I thought that this might be my system issue or something that I am facing due to my configs or something. I spun up a VM and tried to do the same there. In the VM (ubuntu - 23.10), I got docker compose logs similar to yours, but it still have some error. cat vm-logs.txt | grep ERROR vm-logs.txt

Even though there are less errors but I still got the same response for the curl (No suitable workflow engine known) command.

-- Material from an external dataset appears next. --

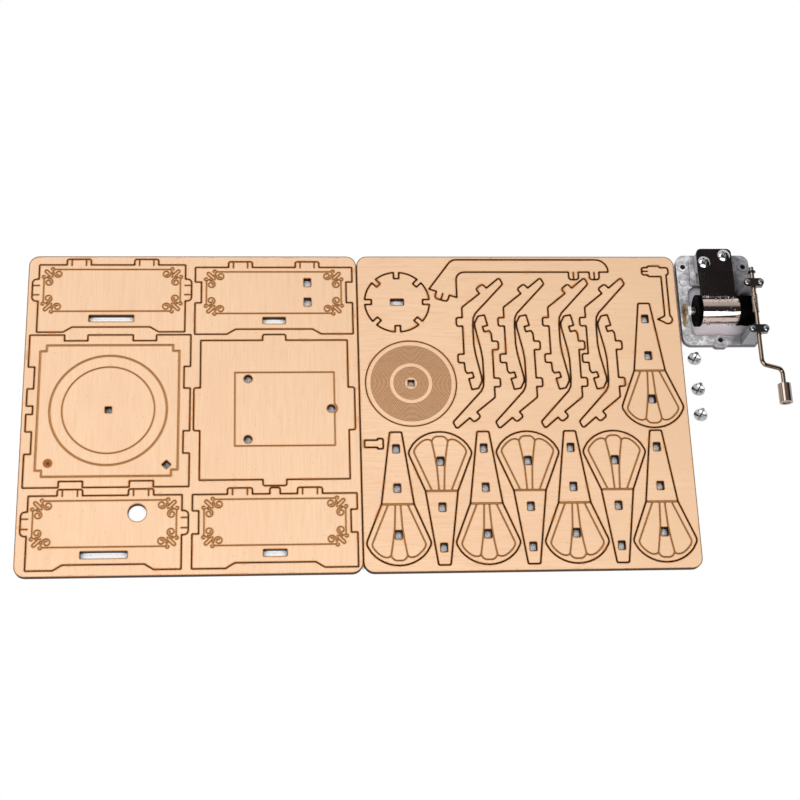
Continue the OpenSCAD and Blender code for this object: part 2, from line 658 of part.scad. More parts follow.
// Eight ribs lie in four pairs, the second of each pair turned half round
module at_rib(i) {
    pair_x = sheet_w * rib_place_share + rib_span * rib_pair_share[floor(i / 2)];
    turned = i % 2 == 1;
    translate([pair_x, rib_row])
        translate(turned ? 2 * [rib_w * rib_turn_share[0], rib_l * rib_turn_share[1]] : [0, 0])
            rotate([0, 0, turned ? 180 : 0]) children();
}
module horn_rib(i) color(wood) on_right() at_rib(i) ply() polygon(rib_points);

// Right sheet
module sheet_frame_right()
    color(frame_wood) on_right() difference() {
        ply() polygon(sheet_points());
        at_hub() window(hub_points);
        at_record() cut_through() circle(r = record_r + kerf, $fn = 128);
        at_arm() window(arm_points);
        at_tone() window(tone_points);
        at_peg() window(pin_points);
        for (i = [0:7]) {
            at_petal(i) window(petal_points);
            at_rib(i) window(rib_points);
        }
    }

// Movement, in its own coordinates from the bedplate's front left corner
mech_gap = 1.15;
mech_overhang = 0.6;
mech_x = right_x + sheet_w + mech_gap;
mech_y = sheet_h + mech_overhang - bed_l;
hole_front = 2.6;
hole_span = bed_w - 2 * hole_side;
hole_reach = bed_l - hole_rear - hole_front;
drum_x = 8;
wheel_flange_t = 3.15;
wall_gap = 0.35;
wall_t = 1.4;
wall_margin = 0.8;
drum_l = bed_w - drum_x - wheel_flange_t - wheel_rim_w - wall_gap - wall_t - wall_margin;
crank_x = drum_x + drum_l + crank_offset;
layout_w = mech_x + crank_x + crank_throw * cos(crank_hang) + knob_r;
layout_d = max(sheet_h, mech_y + bed_l);
module on_table() translate([mech_x - layout_w / 2, mech_y - layout_d / 2, 0]) children();
bed_hole_r = 1.3;
bed_corner_r = 4.2;
bed_front_corner_r = 1;
lobe_w = 7.4;
lobe_nose_w = 4.5;
lobe_nose = 1.2;
lobe_corner_r = 1.5;
boss_r = 2.5;
boss_t = 0.4;
floor_t = 1;
running_gap = 0.05;
comb_t = 1.2;
tine_t = 0.7;
comb_x = 8.8;
comb_w = drum_l - 1.2;
comb_z = 9.8;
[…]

Apart from that some unusual that I saw was on my host machine in swagger UI, I got different response for GET /runs and diff on the vm.

 jaeaeich@JaeAeich  ~  curl -X GET "http://localhost:8090/ga4gh/wes/v1/runs" -H "accept: application/json"
{
  "next_page_token": "654e0b7fed03b261bc7751f2",
  "runs": [
    {
      "run_id": "PSMBPK",
      "state": "RUNNING"
    },
    {
      "run_id": "ASN905",
      "state": "RUNNING"
    },
    {
      "run_id": "887BSR",
      "state": "RUNNING"
    },
    {
      "run_id": "JHAG1Q",
      "state": "SYSTEM_ERROR"
    },
    {
      "run_id": "9H8ZYP",
      "state": "SYSTEM_ERROR"
    }
  ]
}
jae@jae:~/proWES$ curl -X GET "http://localhost:8090/ga4gh/wes/v1/runs" -H  "accept: application/json"
{
  "next_page_token": "65a4d132af4b5f013526b300",
  "runs": [
    {
      "run_id": "WG0KAH",
      "state": "SYSTEM_ERROR"
    },
    {
      "run_id": "EW6XYQ",
      "state": "SYSTEM_ERROR"
    }
  ]
}

These are responses for host and VM respectively, I don't understand why it was happening so I thought may should have it documented. :+1: